Simon Templar was introduced to the world in the 1928 novel Meet the Tiger, which I yapped about a few weeks back (HERE). At the time, Leslie Charteris apparently had no plans for Templar to return. Following Meet the Tiger (his third novel), he wrote two more non-Saint books and two non-Saint novelettes for a new pulpish British paper called The Thriller.
The Saint returned in Charteris' third Thriller story in the issue dated May 4, 1929, presented here courtesy of comicbookplus scanner "hoover." In the following months, two more Saint novelettes appeared, and Charteris collected them - in somewhat revised form - in hardcover as Enter the Saint. All three stories were given new titles for the book, and "The Five Kings" was rechristened "The Man Who Was Clever."

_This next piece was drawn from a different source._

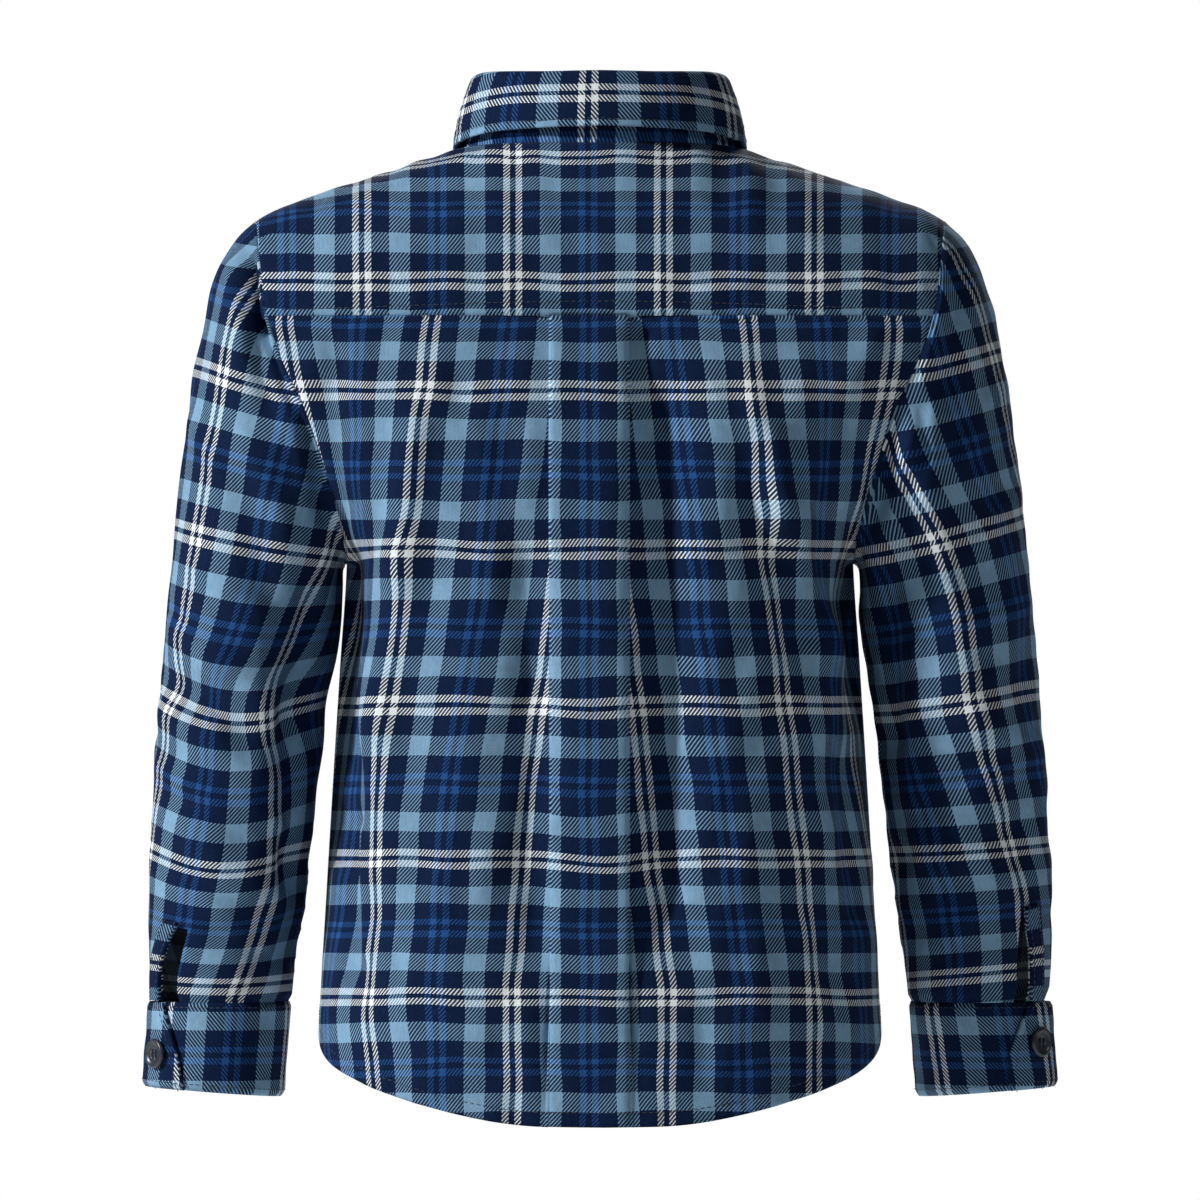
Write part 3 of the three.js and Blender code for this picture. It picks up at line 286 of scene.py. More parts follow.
def read(table, name, at):
    """A smooth curve through one column of a table, at any places between its rows."""
    keys = list(table.values())[0]
    values = table[name]
    at = np.clip(np.asarray(at, float), keys[0], keys[-1])
    i = np.clip(np.searchsorted(keys, at, side="right") - 1, 0, len(keys) - 2)
    low = np.maximum(np.arange(len(keys)) - 1, 0)
    high = np.minimum(np.arange(len(keys)) + 1, len(keys) - 1)
    slopes = (values[high] - values[low]) / (keys[high] - keys[low])
    run = keys[i + 1] - keys[i]
    t = (at - keys[i]) / run
    return ((2 * t**3 - 3 * t**2 + 1) * values[i] + (t**3 - 2 * t**2 + t) * run * slopes[i]
            + (3 * t**2 - 2 * t**3) * values[i + 1] + (t**3 - t**2) * run * slopes[i + 1])


def smooth(x, low, high):
    t = np.clip((np.asarray(x, float) - low) / (high - low), 0, 1)
    return t * t * (3 - 2 * t)


def lerp(a, b, t):
    return a + (b - a) * t


def relief(folds, x, z, side=1):
    """Height of all folds of a table at places seen in front view."""
    height = np.zeros(np.broadcast(x, z).shape)
    for x0, z0, x1, z1, wide, rise in zip(*folds.values()):
        x0, x1 = x0 * side, x1 * side
        dx, dz = x1 - x0, z1 - z0
        length = math.hypot(dx, dz)
        along = ((x - x0) * dx + (z - z0) * dz) / length
        past = np.maximum(np.maximum(-along, along - length), 0)
        beside = ((x - x0) * dz - (z - z0) * dx) / length
        height += rise * np.exp(-((beside / wide) ** 2) - (past / (1.6 * wide)) ** 2)
    return height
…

In the book version, mention of the Five Kings was removed, and more focus was put on the Saint. Though the kings themselves remained, their trademark spread of playing cards (as illustrated on the first page of the story) was replaced with the sign of the Saint, "a childish sketch of a little man with straight-hue body and limbs, and an absurd halo over his round blank head."
Mr A Jones, the illustrator, seems have been heavily influenced by Sidney Paget in his portrayal of S.T., especially with that Sherlockian nose. I believe subsequent versions of The Saint had him more conventionally handsome.